There have also been reports of Russian officers trying to conscript a man who died in 2020, after turning up at his house with mobilisation orders.
In the Dagestani capital of Makhachkala, one of the country’s poorest regions, women have been seen shouting ‘no to war’ in a large protest as riot police fired warning shots into the air.
OVD-Info group, an independent Russian human rights monitor, said it was concerned over reports of ‘very tough’ detentions in the region.
Police have also been seen dragging away women protesting in the Siberian city of Yakutsk, with some heard chanting ‘no to genocide’, and ‘let our children be free’.
Just under 50 miles east in the town of Tara, Russians have been pictured tearfully saying goodbye to their loved ones who have been conscripted.

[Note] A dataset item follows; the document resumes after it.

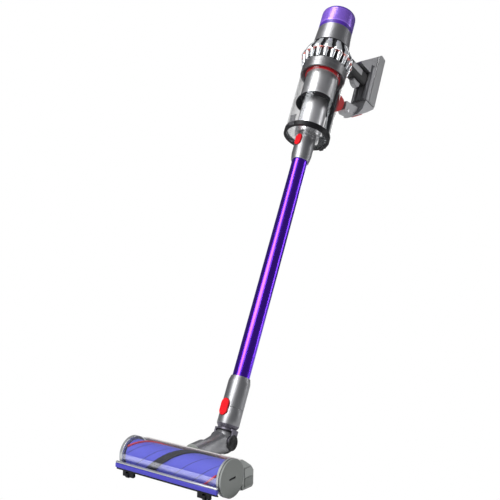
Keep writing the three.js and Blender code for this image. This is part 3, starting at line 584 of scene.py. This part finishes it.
# ------------------------------------------------------------ bin and lid
def bin_and_lid():
    bottom, top = 770.4, 938
    shell = [(55, bottom), (56.2, bottom), (57, bottom + 0.8), (57, top - 0.6), (56.6, top), (55, top)]
    lathe("bin_shell_wall", shell, CLEAR, "bin", ("bin_shell",), segments=144)
    for node, bevel in (("hinge_bracket", 0.5), ("lid_catch", 0.6), ("lid_ring", 0.5)):
        dressed(node, bevel)
    plate = tube_points(51, 20.7, 758.2, 761.2)
    lathe("lid_window_plate", plate, CLEAR, "lid", ("lid_window",), segments=128)
    rib = block_mesh("lid_rib", (22, -0.5, 757.9), (50.5, 0.5, 758.3))
    repeated("lid_ribs", rib, SMOKE, "lid", WAND, per_turn=28)
    flare = [(17.5, 716), (19.8, 716), (20.4, 717), (20.4, 761.5), (31, 761.5), (33, 783.4), (30.5, 783.4),
             (28.5, 764.5), (17.5, 764.5)]
    lathe("lid_nozzle_shell", flare, SILVER, "lid", ("lid_nozzle",))


# ------------------------------------------------------------ cyclone, motor, filter
CONES = 14


def petals(name, points, depth, material, replaces):
    """A turned shell pressed in between the cones, with painted shade in black between the cones and across the
    top, so that each cone stands out as a bright petal.
    """
    mesh = lathe_mesh(name, points, Matrix.Identity(4), CONES * 16)
    low, high = points[0][1], max(height for _, height in points)

    def between(spot):
        """0 in the middle of a cone and 1 halfway to the next."""
        return 1 - abs(math.cos(CONES / 2 * math.atan2(spot.y, spot.x)))

    for look in (material, BLACK):
        mesh.materials.append(look)
    for face in mesh.polygons:
        rise = (face.center.z - low) / (high - low)
        # painted shade and dark reflection: black between the cones, wider towards the top, and across the top band
        painted_shade = between(face.center) > 0.62 - 0.42 * rise or rise > 0.86
        face.material_index = int(painted_shade)
    for vert in mesh.vertices:
        radius = math.hypot(vert.co.x, vert.co.y)
        room = max(0.0, min(1.0, (radius - 52) / 6))  # nothing is pressed near the shell's bore
        pressed = 1 - depth * between(vert.co) * room / radius
        vert.co.x *= pressed
        vert.co.y *= pressed
    mesh.transform(WAND)
    smooth(mesh, 50)
    return add_piece(name, mesh, None, "handheld", replaces)


def cyclone_and_motor():
    duct = tube_points(32.6, 30.2, 784, 936)
    lathe("inlet_duct_shell", duct, SILVER, "handheld", ("inlet_duct",))
    skirt = [(40.5, 868), (47.6, 856), (48.4, 853), (50, 853), (50, 856), (48.4, 860), (45.6, 864.6),
             (43.2, 869.6), (40.5, 869.6)]
    lathe("skirt_bowl", skirt, BLACK, "handheld", ("skirt",))
    lathe("shroud_sleeve", tube_points(42.7, 41, 870, 939.5), SILVER, "handheld", ("shroud",))
    hole = stub_mesh("hole", 0.75, 42.2, 43, 6)
    repeated("shroud_holes", hole, BLACK, "handheld", WAND @ Matrix.Translation((0, 0, 874)),
             per_turn=90, rows=22, rise=2.8, turn=2)
    lathe("red_band", tube_points(45.7, 38, 939.8, 949), RED, "handheld", ("red_ring",), bevel=0.4)
    collar = [(46.2, 949.3), (55, 939.4), (58, 939.4), (58.5, 940), (58.5, 953), (58.1, 953.4),
              (58.1, 954.2), (58.5, 954.6), (58.5, 966.4), (58, 967), (46.2, 967)]
    lathe("collar_band", collar, COLLAR_GREY, "handheld", ("collar",), segments=144)
    core = [(44, 967.3), (57, 967.3), (58.5, 972), (60.5, 989.4), (44, 989.4)]
    lathe("cone_core", core, BLACK, "handheld", ("cyclone_cones",))
    cone = stub_mesh("cone", 4.6, 967.8, 989.8, 16, 1.55)
    cone.transform(Matrix.Rotation(math.radians(-90), 4, "Y"))
    for vert in cone.vertices:  # each cone leans out as it rises
        low_part = (989.6 - vert.co.z) / 21.8
        vert.co.x += 60 - 3 * low_part
    repeated("cone_tips", cone, NICKEL, "handheld", WAND, per_turn=20)
    lathe("copper_line", tube_points(66.9, 60, 989.9, 990.5), COPPER, "handheld")
    pack = [(56, 990.6), (66, 990.6), (68.2, 991.2), (69, 992.6), (69, 994.6), (68.3, 998), (67, 1002),
            (64.9, 1007.2), (62, 1013), (58.5, 1019), (55.4, 1024), (52.6, 1029), (51.2, 1031.6),
            (50.4, 1033.7), (44.5, 1033.7), (44.5, 1027), (52, 1011), (56, 998)]
    petals("cyclone_petals", pack, 6, NICKEL, ("cyclone_pack",))
    housing = [(44.5, 1034), (48, 1034), (48.5, 1034.6), (47.2, 1060), (45.6, 1086.2), (45.2, 1086.7), (42, 1086.7)]
    lathe("motor_housing_shell", housing, GUNMETAL, "handheld", ("motor_housing",), segments=128)
    for node in ("motor_can", "rotor"):
        dressed(node)


def filter_and_screen():
    cap = [(43.4, 1087), (45, 1087), (45.2, 1087.4), (45.2, 1137), (44.9, 1139.6), (44, 1142.4),
           (42.4, 1144.8), (40, 1146.3), (36.5, 1147), (33, 1146.4), (31.3, 1145), (31.3, 1142.6),
           (40.6, 1142.6), (42.6, 1141.2), (43.4, 1138)]
    lathe("filter_cap_shell", cap, TINTED, "filter", ("filter_cap",), segments=128)
    fold = [(36, 0), (41.8, 2.05), (41.8, 2.45), (35.6, 0.5), (35.6, -0.5), (41.8, -2.45), (41.8, -2.05)]
    pleat = prism_mesh("pleat", [(*spot, 1090) for spot in fold], [(*spot, 1137) for spot in fold])
    repeated("filter_folds", pleat, PAPER, "filter", WAND, per_turn=52, replaces=("filter_pleats",))
    slot = block_mesh("slot", (44.7, -1.5, -0.45), (45.36, 1.5, 0.45))
    repeated("cap_lattice", slot, DEEP_VIOLET, "filter",
             WAND @ Matrix.Translation((0, 0, 1103)), per_turn=72, rows=14, rise=2.5, turn=2.5)
    lathe("cap_band", tube_points(45.39, 44.6, 1087.3, 1098), DEEP_VIOLET, "filter", bevel=0.2)
    rim = [(44.3, 1139), (45.2, 1139), (45, 1141), (44.4, 1143.2), (42.8, 1145.3), (41.5, 1145.3), (43.2, 1142)]
    lathe("cap_rim", rim, DEEP_VIOLET, "filter")
    for node in ("rear_core", "display", "mode_button"):
        dressed(node, 0.4)
    lathe("screen_ring", tube_points(15.5, 14.9, 1142.1, 1142.26), SILVER, "handheld")


# ------------------------------------------------------------ handle
def handle():
    bevels = {"grip": 1.2, "grip_saddle": 0.4, "trigger": 1.2, "battery_dock": 0.9, "battery_pack": 2.2,
              "handle_foot": 1.1, "bin_rail": 0.8, "battery_release": 0.9, "bin_lever": 1.6, "strut_pin": 0.8}
    for node, bevel in bevels.items():
        dressed(node, bevel, segments=3 if bevel > 1 else 2)


# ------------------------------------------------------------ camera, lights and floor
VIEW_TURN, VIEW_DROP, VIEW_ROLL = 36.02, -0.82, 0.95  # degrees
LENS_MM = 47.805
VIEW_FROM = Vector((0.84711, -1.62697, -0.52284))


def set_camera():
    turn, drop, roll = (math.radians(a) for a in (VIEW_TURN, VIEW_DROP, VIEW_ROLL))
    ahead = Vector((-math.sin(turn) * math.cos(drop), math.cos(turn) * math.cos(drop), -math.sin(drop)))
    level = Vector((math.cos(turn), math.sin(turn), 0))
    upright = level.cross(ahead)
    right = level * math.cos(roll) + upright * math.sin(roll)
    up = upright * math.cos(roll) - level * math.sin(roll)
    camera = bpy.data.objects.new("camera", bpy.data.cameras.new("camera"))
    camera.data.lens = LENS_MM
    camera.data.sensor_width = 36
    turned = Matrix((right, up, -ahead)).transposed().to_4x4()
    camera.matrix_world = Matrix.Translation(VIEW_FROM) @ turned
    bpy.context.scene.collection.objects.link(camera)
    bpy.context.scene.camera = camera
    return ahead, right, up


def add_light(name, place, target, size, power):
    light = bpy.data.lights.new(name, "AREA")
    light.shape = "RECTANGLE"
    light.size, light.size_y = size
    light.energy = power
    lamp = bpy.data.objects.new(name, light)
    aim = (target - place).to_track_quat("-Z", "Y")
    lamp.matrix_world = Matrix.Translation(place) @ aim.to_matrix().to_4x4()
    bpy.context.scene.collection.objects.link(lamp)


def split_by_camera_ray(tree, seen, unseen, output):
    path = tree.nodes.new("ShaderNodeLightPath")
    mix = tree.nodes.new("ShaderNodeMixShader")
    tree.links.new(path.outputs["Is Camera Ray"], mix.inputs[0])
    tree.links.new(unseen.outputs[0], mix.inputs[1])
    tree.links.new(seen.outputs[0], mix.inputs[2])
    tree.links.new(mix.outputs[0], output.inputs[0])


def set_studio(ahead, right, up):
    scene = bpy.context.scene
    scene.view_settings.view_transform = "Standard"
    world = bpy.data.worlds.new("studio")
    scene.world = world
    world.use_nodes = True
    tree = world.node_tree
    seen = tree.nodes["Background"]
    seen.inputs["Color"].default_value = (1, 1, 1, 1)
    unseen = tree.nodes.new("ShaderNodeBackground")
    unseen.inputs["Color"].default_value = (0.9, 0.92, 1, 1)
    unseen.inputs["Strength"].default_value = 0.16
    split_by_camera_ray(tree, seen, unseen, tree.nodes["World Output"])

    mesh = block_mesh("floor", (-3000, -3000, -4), (3000, 3000, 0), Matrix.Scale(MM, 4))
    mesh.transform(Matrix.Translation((0, 0, FLOOR_Z)))
    floor = bpy.data.objects.new("floor", mesh)
    scene.collection.objects.link(floor)
    pale = bpy.data.materials.new("pale_floor")
    pale.use_nodes = True
    matte = pale.node_tree.nodes["Principled BSDF"]
    matte.inputs["Base Color"].default_value = (0.8, 0.8, 0.8, 1)
    matte.inputs["Roughness"].default_value = 0.9
    gone = pale.node_tree.nodes.new("ShaderNodeBsdfTransparent")
    split_by_camera_ray(pale.node_tree, gone, matte, pale.node_tree.nodes["Material Output"])
    mesh.materials.append(pale)

    middle = Vector((0, -0.25, -0.35))
    add_light("key", middle - right * 1.4 - ahead * 1.5 + up * 0.85, middle, (1.0, 2.5), 54)
    add_light("top", middle - right * 0.75 - ahead * 0.4 + up * 2.1, middle, (0.8, 1.4), 34)
    add_light("gloss", ROLLER - right * 0.55 - ahead * 0.7 + up * 1.4, ROLLER, (1.5, 0.45), 8)
    add_light("edge", middle + right * 1.7 + ahead * 0.2, middle, (0.25, 2.4), 10)
    add_light("back", middle + ahead * 2.2 + right * 0.6 + up * 0.8, middle, (1.0, 1.6), 16)


cleaner_head()
neck_and_wand()
bin_and_lid()
cyclone_and_motor()
filter_and_screen()
handle()
set_studio(*set_camera())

Meanwhile, western Europe are debating whether to offer sanctuary to those fleeing conscription.
Senators in France have argued Europe has a duty to help and not doing so would feed into Putin’s narrative of the bloc.
A group of more than 40 senators said: ‘Closing out frontiers would fit neither with our values nor our interests.’
However, other state officials are far more reluctant to let Russians through their borders.
Latvian foreign minister Edgard Rinkevics tweeted: ‘They were fine with killing Ukrainians, they did not protest then.’
He also said they cannot be considered conscientious objectors as they did not act when Russia invaded Ukraine.